Viomundo – De que forma?
Carlos Thadeu — Por exemplo, se um condomínio de baixa renda não conseguiu economizar porque sequer dispõe de medidores individualizados e sofreu a sobretaxa, deve recorrer. Primeiro à Sabesp. Se não funcionar, ir à Justiça.
Uma coisa importante no direito do consumidor: quando alguém é vítima de cobrança considerada indevida, a Justiça pode determinar a devolução em dobro ao consumidor. A Sabesp deve ficar atenta.
Viomundo — Não é paradoxal nós, cidadãos, sermos cobrados por algo que o governo Alckmin não fez?
Carlos Thadeu – Claro que há um sentimento de injustiça, porque nós não causamos a crise e agora temos de pagar. Mas, para superar situações, às vezes isso é necessário. Só que é preciso respeitar o Estado Democrático de Direito, como já disse.
Nada disso elimina a discussão sobre as causas e responsabilidades do governo nesta crise, que são inúmeras e vão além da falta de investimento e das perdas de água por falta de manutenção da rede pela Sabesp. Elas chegam à questão ambiental, por exemplo. O governador está com uma lei na sua mesa para ser sancionada que piora o já péssimo Código Florestal Brasileiro. Isso é inconstitucional
Viomundo – Nós não estamos sendo penalizados duplamente (falta de água e sobretaxa) enquanto o governador segue mentindo para a população que a culpa é de São Pedro?
Carlos Thadeu– Falta água e tarifa de contingência, ou sobretaxa.Nós estamos sendo duplamente penalizados pelo que o Alckmin deixou de faze. A Sabesp teve lucro líquido de 13 bilhões de 2003 pra cá. Reinvestiu uma parte, mas mandou a maioria para os investidores.

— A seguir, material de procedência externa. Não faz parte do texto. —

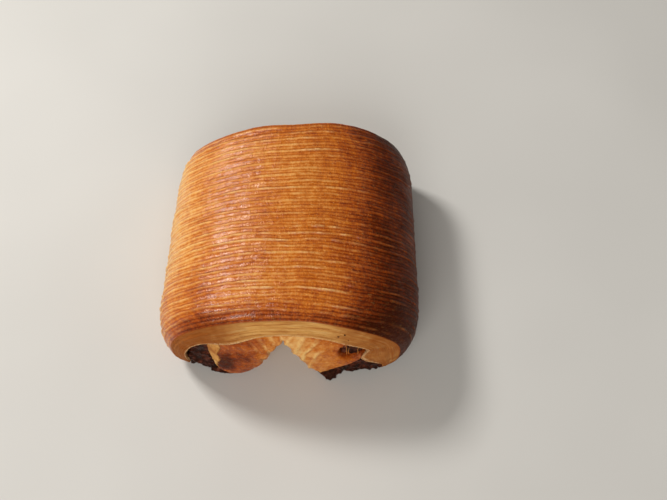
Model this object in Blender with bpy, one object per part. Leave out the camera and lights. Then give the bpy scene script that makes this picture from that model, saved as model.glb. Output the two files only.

A culpa é, sim, dos governantes! Não adianta carrear mais dinheiro pra obras faraônicas, que vão alimentar as mesmas empreiteiras e os dutos da corrupção.
O governo federal deveria impor condições para emprestar dinheiro ao Estado de São Paulo. Os prefeitos têm sua responsabilidade também. Campinas está em crise, Itu não tem mais água, a lista vai aumentar. Mas o governo do Estado tem sido o mais opaco, reativo e autoritário até aqui.
Infelizmente, a crise está só começando. Se os especialistas estiverem certos, teremos saudades dos dias de hoje e será o caos nas cidades.